Three days after Glen’s All-Ireland title, he was training with the Oak Leafers at Owenbeg.

He’d been overlooked by previous manager Rory Gallagher but Mickey Harte was on the phone before the Derry final had been played last year to tell him there was a place in his squad if he wanted it.

He did and three days after the All-Ireland final triumph he and Conor Glass, Ethan Doherty, Ciaran McFaul, Conleth McGuckian and Emmet Bradley were in Owenbeg to meet the management and do a bit of gym work.

“I was happy to go,” says Eunan.

“When you get over the two or three days of celebrating over you’re ready to go back into something. You spend so much time training and playing that whenever you go away from it you don’t know what to be at with yourself.

“Maybe it would be a different story if I was a bit older with a family or something but it’s the only thing I really do and I don’t know what I’d be at if I wasn’t playing football.

“Playing in Division One, playing against the top teams every week… It’s a good experience to try it out. I’d never met Mickey (Harte) before I went up the first time. He’s a man who has won three All-Irelands and you’re hanging on to every word he says because in football you’re never done learning.”

He missed the first two games of the campaign – victories against Kerry and Tyrone - with a niggling injury but joined the panel for the round three victory over Monaghan and got his first taste of top flight football when he replaced clubmate McFaul after an hour.

He made his first start against Dublin but nothing comes easily at Division One level and he’s determined to work hard to force his way into the team and stay there.

Glass is permanent:
Conor Glass returned to duty with Derry after Glen's All-Ireland triumph (Ray Ryan / SPORTSFILE)

“That’s the next challenge,” he says.

“You want to be playing football and I’m taking it every night as it comes and getting used to the different pace of it because it is a different game.

“It’s 10 minutes longer to start with and when you’re playing at club level you might come up against boys that you’re fitter than, or faster, or stronger than but when you go to county level you’re the person that has the work to do.

“There’s boys flying past you… Everybody is at a really, really high level, especially in Division One. We played Dublin there and it showed me that you think you’re fit and you think you’re in good shape, but there’s a lot more you could be doing.

“The pace of it against Dublin was grand, I felt comfortable enough but when you see the shape some of them boys are in… You’re at the top level.

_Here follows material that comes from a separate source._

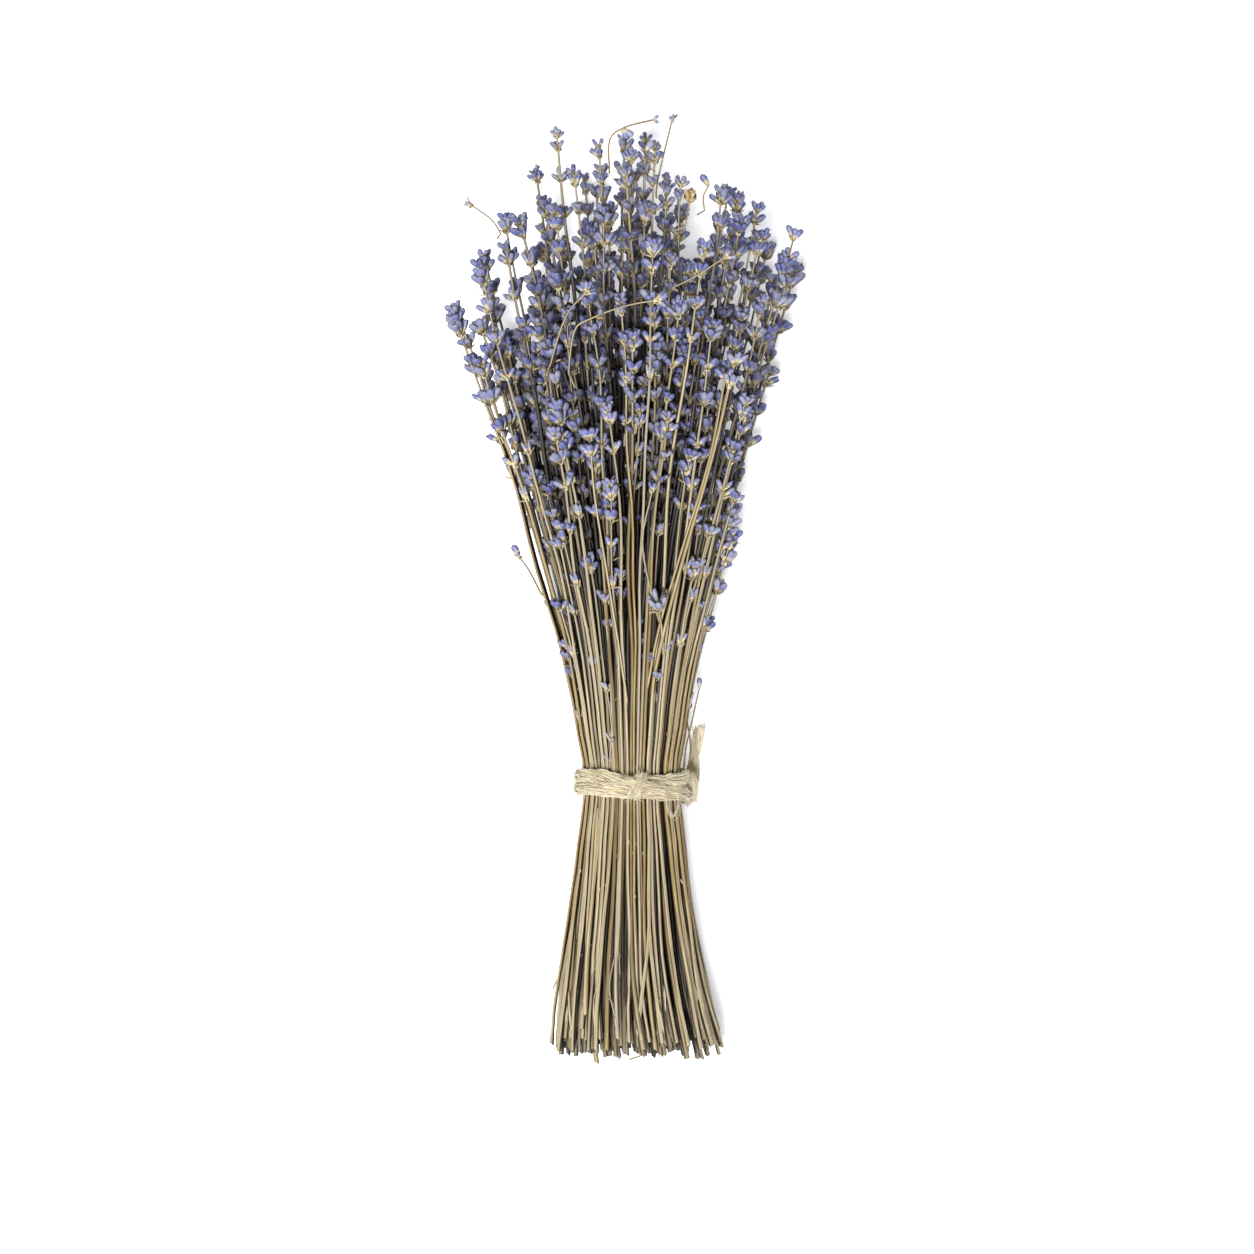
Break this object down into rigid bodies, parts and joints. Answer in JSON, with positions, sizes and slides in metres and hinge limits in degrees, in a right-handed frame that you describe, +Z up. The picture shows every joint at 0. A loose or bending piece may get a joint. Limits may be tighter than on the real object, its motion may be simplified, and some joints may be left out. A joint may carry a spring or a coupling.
{
  "type": "bunch of dried lavender",
  "caption": "Tied bunch of dried lavender lying on its side, flower heads fanned out above a twine tie and cut stem ends below.",
  "frame": {"origin": "on the surface that the bunch lies on, under the middle of the lower wrap of twine", "axes": "+Y along the stems towards the flower heads, +Z up from the surface, +X to the side with the twine's free tail"},
  "size_m": [0.1541, 0.4021, 0.1005],
  "materials": {
    "dried_stem": "matte",
    "lavender_calyx": "matte",
    "dried_bract": "matte",
    "jute_twine": "matte"
  },
  "bodies": {
    "root": {"sprigs_01": "dried_stem", "sprigs_02": "dried_stem", "sprigs_03": "dried_stem", "sprigs_04": "dried_stem", "sprigs_05": "dried_stem", "sprigs_06": "dried_stem", "sprigs_07": "dried_stem", "sprigs_08": "dried_stem", "sprigs_09": "dried_stem", "sprigs_10": "dried_stem", "sprigs_11": "dried_stem", "sprigs_12": "dried_stem", "sprigs_13": "dried_stem", "sprigs_14": "dried_stem", "sprigs_15": "dried_stem", "sprigs_16": "dried_stem", "sprigs_17": "dried_stem", "sprigs_18": "dried_stem", "sprigs_19": "dried_stem", "sprigs_20": "dried_stem", "sprigs_21": "dried_stem", "sprigs_22": "dried_stem", "sprigs_23": "dried_stem", "sprigs_24": "dried_stem", "sprigs_25": "dried_stem", "sprigs_26": "dried_stem", "sprigs_27": "dried_stem", "sprigs_28": "dried_stem", "sprigs_29": "dried_stem", "sprigs_30": "dried_stem", "sprigs_31": "dried_stem", "sprigs_32": "dried_stem", "sprigs_33": "dried_stem", "sprigs_34": "dried_stem", "sprigs_35": "dried_stem", "sprigs_36": "dried_stem", "sprigs_37": "dried_stem", "sprigs_38": "dried_stem", "sprigs_39": "dried_stem", "twine_tie": "jute_twine", "twine_tail": "jute_twine"}
  },
  "joints": []
}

“I’ll work hard and play my own game and hopefully that’ll be enough to get me in there and get me as much game-time as possible. Obviously whenever you’re coming in you want to try and make an impact, you want to be on the field and on the ball getting scores and all the rest. I want to add my own individual thing to it and hopefully that makes the team a bit better as well.”

The loss to Derry at Celtic Park was Derry’s only setback so far this season. On Sunday they meet the reigning All-Ireland champions again – this time for the League title – and Mulholland says the Oak Leafers will approach the game with the same mindset they do for every game. To win.

“You hear talk about the League and maybe it’s not the be-all and end-all but (with Glen) when we’re playing in the league in Derry, every game you play you want to win it,” he says.

“It’s 100 per cent the same mentality in the Derry dressingroom. There’s six of us from Glen and there’s Slaughtneil boys in there who’ve had a lot of success as well.

“All the boys who’ve been there this last two years have had a lot of success so it’s good to be in that environment where everybody just wants to win the whole time. It’s a good place to be, everybody has that mentality and, individually and collectively, they want to achieve as close to their potential as they can get.”